2. Shame makes us hide. 

The natural first reaction of toxic shame is to hide. This is particularly prevalent in shame-based cultures where the idea of saving face can be strongly supported within social systems. In the movie, this idea is explicitly stated by Celine, Rumi’s surrogate mother, in her warning, “Our faults and fears must never be seen,” and visualized as Rumi continually wears long sleeves and covers her neck so that others cannot see the patterns that would reveal her demon heritage. Similarly, we don’t want others to see our inner demons because there is a fear that something bad will happen. In therapy, some people can point to a specific negative outcome—“I will be abandoned”, or “I will be judged”—while others describe it as existential terror that is impossible to define— “I will cease to exist.” Others may share parts of their shame but may omit certain parts of the story, highlight less offensive pieces, or slightly shift facts or even portions of the narrative entirely. An example of this is when Jisu is able to confess that his actions lead to the destitution of his family but is not able to share that it was due to his direct decision. Often, these changes manifest from an internal tension between wanting connection or emotional catharsis and fear of revealing the most wounded parts of the self.
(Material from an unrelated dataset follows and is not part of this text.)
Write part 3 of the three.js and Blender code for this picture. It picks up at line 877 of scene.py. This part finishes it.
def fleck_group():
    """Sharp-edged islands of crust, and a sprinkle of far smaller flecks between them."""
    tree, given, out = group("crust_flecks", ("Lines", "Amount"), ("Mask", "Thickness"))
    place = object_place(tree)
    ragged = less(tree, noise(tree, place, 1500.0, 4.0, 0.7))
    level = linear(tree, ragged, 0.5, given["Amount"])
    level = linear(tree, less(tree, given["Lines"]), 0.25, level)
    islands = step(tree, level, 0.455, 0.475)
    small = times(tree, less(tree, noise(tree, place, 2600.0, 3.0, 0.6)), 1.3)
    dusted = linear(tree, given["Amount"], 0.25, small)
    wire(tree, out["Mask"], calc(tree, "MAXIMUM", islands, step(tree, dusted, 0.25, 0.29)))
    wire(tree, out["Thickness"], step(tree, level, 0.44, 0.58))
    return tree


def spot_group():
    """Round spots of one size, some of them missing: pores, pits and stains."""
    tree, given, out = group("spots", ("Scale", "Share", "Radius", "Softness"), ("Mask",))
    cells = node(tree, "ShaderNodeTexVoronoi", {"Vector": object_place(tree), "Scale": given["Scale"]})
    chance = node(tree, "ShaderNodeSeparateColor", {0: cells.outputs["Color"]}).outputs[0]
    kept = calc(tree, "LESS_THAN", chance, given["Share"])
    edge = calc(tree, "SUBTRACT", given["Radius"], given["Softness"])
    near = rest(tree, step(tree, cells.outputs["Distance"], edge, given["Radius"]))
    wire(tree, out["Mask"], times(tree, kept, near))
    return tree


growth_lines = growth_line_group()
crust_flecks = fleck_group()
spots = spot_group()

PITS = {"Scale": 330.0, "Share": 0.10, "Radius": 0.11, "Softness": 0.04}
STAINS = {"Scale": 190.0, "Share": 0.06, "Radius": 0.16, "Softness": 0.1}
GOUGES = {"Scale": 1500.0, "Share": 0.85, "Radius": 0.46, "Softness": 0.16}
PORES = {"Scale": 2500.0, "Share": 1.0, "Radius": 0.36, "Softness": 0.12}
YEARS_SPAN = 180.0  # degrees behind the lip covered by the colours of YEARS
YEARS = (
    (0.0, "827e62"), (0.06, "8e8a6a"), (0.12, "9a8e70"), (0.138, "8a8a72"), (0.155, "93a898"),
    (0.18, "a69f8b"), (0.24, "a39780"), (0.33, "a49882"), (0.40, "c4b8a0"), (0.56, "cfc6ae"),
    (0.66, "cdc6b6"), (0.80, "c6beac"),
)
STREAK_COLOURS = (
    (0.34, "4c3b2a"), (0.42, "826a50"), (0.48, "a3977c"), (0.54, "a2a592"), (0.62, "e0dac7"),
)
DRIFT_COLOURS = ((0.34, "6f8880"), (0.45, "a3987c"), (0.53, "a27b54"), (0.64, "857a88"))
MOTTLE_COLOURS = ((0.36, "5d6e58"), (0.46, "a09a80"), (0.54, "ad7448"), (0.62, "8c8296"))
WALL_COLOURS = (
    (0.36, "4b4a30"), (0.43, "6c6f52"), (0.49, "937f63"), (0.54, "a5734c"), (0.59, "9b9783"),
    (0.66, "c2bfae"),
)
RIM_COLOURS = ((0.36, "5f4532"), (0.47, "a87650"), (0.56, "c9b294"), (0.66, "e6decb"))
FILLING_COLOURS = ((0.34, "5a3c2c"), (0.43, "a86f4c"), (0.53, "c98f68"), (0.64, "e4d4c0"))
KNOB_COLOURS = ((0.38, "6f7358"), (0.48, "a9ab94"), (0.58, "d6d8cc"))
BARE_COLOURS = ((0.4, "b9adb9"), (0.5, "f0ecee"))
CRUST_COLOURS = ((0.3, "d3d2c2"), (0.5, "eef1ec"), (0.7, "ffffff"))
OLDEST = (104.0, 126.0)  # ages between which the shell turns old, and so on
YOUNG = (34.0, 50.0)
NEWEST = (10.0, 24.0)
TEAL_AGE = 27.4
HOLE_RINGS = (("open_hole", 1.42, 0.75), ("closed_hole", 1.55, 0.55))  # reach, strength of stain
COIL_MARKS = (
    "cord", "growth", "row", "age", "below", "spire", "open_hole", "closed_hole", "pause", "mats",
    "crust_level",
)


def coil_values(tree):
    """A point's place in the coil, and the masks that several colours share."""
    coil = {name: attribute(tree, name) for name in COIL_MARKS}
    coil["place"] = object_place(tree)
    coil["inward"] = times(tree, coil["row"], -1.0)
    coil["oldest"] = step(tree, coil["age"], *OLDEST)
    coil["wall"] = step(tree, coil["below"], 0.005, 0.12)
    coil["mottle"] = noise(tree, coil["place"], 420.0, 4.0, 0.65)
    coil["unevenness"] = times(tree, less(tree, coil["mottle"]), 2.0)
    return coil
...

3. Hiding shame quiets the demons… for a time and at a cost.

It is true that hiding something shameful can bring temporary relief. The more it is out of the light, the less it can be reacted to by others and eventually it may become out of sight, out of mind even for the person holding the shame. Things may feel normal, and life may feel like it is able to move forward. Unfortunately, this is only a temporary and partial peace. The cost of hiding is that there are always conditions to the quiet. One rule is that things which are reminders of shame cannot be brought up lest the negative voices be rekindled. As a result, the person continually holds a certain amount of anxiety and loses the choice of what they can and cannot engage with; like Rumi, they lose their voice. Another rule is that true relational intimacy is unachievable. Because certain parts of the self are restricted and concealed, one can only partially be in a relationship, never fully. These conditions eventually lead to feelings of being trapped, fatigue, and loneliness, and the perceived sense of peace becomes a heavy net. Furthermore, when the shame is inevitably triggered once again, the person is dragged back down, once again face to face with their old demons.  

4. Finding true freedom requires facing our shame and coming to accept truth.
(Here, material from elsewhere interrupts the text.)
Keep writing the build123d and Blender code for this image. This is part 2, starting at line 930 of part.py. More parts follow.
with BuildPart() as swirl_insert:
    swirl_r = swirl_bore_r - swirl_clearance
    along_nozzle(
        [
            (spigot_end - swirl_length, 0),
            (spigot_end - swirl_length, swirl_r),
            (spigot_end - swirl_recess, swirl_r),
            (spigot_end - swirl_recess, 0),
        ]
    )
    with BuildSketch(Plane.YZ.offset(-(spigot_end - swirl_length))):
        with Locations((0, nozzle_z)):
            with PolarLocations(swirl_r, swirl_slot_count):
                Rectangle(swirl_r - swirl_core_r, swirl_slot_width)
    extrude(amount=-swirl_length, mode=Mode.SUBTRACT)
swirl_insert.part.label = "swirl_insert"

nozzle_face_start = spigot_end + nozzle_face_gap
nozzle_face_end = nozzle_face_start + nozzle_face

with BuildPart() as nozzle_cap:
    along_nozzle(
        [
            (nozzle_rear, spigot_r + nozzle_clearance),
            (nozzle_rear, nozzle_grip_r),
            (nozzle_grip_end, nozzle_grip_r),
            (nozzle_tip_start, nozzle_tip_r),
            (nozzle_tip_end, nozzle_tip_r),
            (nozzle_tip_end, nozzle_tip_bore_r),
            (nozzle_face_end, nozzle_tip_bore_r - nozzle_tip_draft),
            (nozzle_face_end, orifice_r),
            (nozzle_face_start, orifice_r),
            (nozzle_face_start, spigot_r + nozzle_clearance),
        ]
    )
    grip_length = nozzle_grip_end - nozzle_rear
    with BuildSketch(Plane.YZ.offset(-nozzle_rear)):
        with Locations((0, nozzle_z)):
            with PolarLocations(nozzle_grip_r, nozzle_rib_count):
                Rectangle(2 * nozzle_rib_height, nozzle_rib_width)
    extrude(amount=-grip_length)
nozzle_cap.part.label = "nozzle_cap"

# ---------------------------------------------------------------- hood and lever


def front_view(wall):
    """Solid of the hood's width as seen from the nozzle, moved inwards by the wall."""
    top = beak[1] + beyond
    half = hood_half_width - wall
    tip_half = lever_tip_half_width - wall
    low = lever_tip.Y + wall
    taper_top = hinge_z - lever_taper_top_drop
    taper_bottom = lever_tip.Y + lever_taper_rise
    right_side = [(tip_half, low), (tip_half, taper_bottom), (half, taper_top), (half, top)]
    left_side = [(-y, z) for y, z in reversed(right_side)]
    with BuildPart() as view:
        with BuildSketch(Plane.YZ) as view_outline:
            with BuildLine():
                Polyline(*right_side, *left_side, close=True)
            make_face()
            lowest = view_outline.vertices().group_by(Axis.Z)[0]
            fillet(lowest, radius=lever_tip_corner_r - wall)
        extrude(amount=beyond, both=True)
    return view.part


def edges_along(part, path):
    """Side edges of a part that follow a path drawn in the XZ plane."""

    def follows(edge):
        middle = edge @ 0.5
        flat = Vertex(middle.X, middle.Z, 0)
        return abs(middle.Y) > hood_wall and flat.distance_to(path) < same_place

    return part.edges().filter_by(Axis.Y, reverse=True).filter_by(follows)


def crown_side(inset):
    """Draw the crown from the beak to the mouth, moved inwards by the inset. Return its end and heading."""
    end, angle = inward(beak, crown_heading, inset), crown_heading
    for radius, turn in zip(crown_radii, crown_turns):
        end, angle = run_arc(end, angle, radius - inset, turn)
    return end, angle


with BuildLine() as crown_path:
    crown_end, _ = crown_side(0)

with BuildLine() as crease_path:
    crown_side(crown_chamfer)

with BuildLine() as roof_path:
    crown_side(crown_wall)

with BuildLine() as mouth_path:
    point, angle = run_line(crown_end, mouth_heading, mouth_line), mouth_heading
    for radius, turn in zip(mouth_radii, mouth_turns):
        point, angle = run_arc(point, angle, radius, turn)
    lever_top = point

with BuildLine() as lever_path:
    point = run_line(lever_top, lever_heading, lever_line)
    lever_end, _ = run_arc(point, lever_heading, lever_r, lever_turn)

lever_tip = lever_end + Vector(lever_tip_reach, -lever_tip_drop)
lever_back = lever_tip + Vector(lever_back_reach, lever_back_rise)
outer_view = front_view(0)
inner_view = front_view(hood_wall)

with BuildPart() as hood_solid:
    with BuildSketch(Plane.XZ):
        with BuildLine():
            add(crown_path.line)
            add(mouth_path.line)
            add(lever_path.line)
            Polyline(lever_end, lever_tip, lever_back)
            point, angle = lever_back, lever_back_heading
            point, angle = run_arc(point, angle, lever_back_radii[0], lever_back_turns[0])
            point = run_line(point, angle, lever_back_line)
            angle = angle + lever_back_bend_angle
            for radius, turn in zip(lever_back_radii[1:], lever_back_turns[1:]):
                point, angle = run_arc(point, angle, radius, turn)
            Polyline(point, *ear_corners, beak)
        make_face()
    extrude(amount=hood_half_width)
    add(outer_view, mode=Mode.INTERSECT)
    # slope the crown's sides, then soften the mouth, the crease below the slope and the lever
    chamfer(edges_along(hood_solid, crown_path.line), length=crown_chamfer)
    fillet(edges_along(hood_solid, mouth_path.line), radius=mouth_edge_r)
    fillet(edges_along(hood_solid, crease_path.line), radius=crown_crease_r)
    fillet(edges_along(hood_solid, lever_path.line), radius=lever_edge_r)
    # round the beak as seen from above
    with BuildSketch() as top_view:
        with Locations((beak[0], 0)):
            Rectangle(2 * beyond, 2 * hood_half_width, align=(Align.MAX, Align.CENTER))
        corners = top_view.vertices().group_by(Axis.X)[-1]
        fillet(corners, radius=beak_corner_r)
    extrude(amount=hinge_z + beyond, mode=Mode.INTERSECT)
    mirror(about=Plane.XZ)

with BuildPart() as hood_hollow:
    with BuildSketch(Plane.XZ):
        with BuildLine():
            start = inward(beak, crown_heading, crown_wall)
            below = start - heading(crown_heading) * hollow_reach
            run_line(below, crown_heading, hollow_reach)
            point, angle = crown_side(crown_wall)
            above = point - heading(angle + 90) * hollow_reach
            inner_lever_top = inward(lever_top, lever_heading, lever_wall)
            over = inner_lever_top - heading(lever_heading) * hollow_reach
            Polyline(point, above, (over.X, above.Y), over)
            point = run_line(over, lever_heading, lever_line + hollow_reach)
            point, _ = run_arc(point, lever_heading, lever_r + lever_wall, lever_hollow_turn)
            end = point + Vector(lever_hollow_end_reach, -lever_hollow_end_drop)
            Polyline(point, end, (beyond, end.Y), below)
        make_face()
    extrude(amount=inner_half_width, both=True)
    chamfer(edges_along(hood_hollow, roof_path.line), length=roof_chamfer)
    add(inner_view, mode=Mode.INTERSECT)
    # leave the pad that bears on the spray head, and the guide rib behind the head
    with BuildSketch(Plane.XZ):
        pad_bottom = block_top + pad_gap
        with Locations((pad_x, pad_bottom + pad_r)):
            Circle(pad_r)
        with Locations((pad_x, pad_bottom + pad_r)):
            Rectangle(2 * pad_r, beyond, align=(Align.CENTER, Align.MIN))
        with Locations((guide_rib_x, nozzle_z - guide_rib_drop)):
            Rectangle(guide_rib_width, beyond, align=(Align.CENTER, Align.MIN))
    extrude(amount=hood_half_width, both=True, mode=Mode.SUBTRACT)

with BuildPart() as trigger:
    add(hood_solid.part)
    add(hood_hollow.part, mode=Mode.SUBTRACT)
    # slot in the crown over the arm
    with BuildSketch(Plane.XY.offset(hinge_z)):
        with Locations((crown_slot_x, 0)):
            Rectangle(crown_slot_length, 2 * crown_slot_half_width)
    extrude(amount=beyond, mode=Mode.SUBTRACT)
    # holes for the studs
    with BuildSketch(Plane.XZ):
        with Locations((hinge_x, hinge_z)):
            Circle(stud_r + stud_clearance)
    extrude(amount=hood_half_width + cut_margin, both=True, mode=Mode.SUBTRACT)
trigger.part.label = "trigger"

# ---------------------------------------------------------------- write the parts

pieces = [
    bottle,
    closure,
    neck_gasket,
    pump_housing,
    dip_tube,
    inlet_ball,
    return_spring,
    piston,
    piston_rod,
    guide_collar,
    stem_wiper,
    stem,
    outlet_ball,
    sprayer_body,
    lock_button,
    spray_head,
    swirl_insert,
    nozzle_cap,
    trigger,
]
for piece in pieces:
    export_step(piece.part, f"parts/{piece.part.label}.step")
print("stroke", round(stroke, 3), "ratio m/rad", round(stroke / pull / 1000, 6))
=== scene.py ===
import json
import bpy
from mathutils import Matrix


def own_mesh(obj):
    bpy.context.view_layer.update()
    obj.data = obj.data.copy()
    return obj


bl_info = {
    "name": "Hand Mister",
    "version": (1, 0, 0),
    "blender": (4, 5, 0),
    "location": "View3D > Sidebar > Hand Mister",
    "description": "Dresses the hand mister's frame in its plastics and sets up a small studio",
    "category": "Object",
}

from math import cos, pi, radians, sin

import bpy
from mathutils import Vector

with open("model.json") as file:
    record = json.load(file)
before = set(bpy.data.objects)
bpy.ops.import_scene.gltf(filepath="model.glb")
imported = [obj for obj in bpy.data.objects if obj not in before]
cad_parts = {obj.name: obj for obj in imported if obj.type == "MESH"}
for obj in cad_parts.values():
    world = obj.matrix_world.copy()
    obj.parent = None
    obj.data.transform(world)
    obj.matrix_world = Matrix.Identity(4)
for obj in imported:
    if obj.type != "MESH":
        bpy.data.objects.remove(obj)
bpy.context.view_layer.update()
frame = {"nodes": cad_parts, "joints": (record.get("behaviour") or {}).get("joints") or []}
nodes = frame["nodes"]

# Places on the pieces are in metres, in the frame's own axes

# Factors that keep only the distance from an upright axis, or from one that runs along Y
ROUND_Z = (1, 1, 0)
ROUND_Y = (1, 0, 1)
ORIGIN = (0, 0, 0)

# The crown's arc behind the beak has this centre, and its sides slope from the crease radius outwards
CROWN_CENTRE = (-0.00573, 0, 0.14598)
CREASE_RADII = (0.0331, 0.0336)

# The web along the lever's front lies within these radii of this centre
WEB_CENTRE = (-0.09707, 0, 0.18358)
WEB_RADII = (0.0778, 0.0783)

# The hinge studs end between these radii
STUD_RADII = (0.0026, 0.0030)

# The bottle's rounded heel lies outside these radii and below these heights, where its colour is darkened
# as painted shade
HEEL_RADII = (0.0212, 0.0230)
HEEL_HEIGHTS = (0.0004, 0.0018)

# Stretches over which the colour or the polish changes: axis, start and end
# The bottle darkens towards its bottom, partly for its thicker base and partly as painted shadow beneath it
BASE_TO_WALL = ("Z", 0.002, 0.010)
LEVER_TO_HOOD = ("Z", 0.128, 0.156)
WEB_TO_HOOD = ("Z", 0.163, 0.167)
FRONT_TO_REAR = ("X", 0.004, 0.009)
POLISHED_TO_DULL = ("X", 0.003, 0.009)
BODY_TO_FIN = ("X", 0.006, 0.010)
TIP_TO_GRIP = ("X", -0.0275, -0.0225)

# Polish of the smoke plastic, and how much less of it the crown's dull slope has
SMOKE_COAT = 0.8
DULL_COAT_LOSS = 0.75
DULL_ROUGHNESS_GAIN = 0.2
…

At the climax of the movie, we find Rumi alone, her demon side exposed, HUNTR/X broken up, and the protection against demons destroyed. She returns to her surrogate mother, Celine, who continues to try and cover up the demon within Rumi. Tearfully, Rumi responds, “No more hiding. No more lies. Why can’t you look at me, love me, all of me?!” She then sings the following words:

“I broke into a million pieces, and I can’t go back

But now I’m seeing all the beauty in the broken glass

The scars are part of me, darkness and harmony

My voice without the lies, this is what it sounds like”

The sentiment expressed in this song is the key to defeating shame, namely, being able to see the parts of ourselves that are broken or considered not good enough and accept that they are indeed a part of us. In psychological terms, this idea is called “radical acceptance.” The practice of radical acceptance is the act of being honest regarding what is real about ourselves or a situation without judgement. It does not mean that one likes what they see or that things can’t change, but rather, it is taking a position of being open to where things are now so that things can honestly be addressed and deep change can occur. When a person can find that acceptance, it frees them up because there is nothing to hide; they are able to express themselves fully and genuinely and experience closeness and intimacy with others. It also builds resiliency because they learn they can survive hard things and so know it’s okay to make mistakes in the future. When one can face their shame and accept the truth of reality it gives them back their voice and, perhaps, allows a person to truly show the soul within themselves.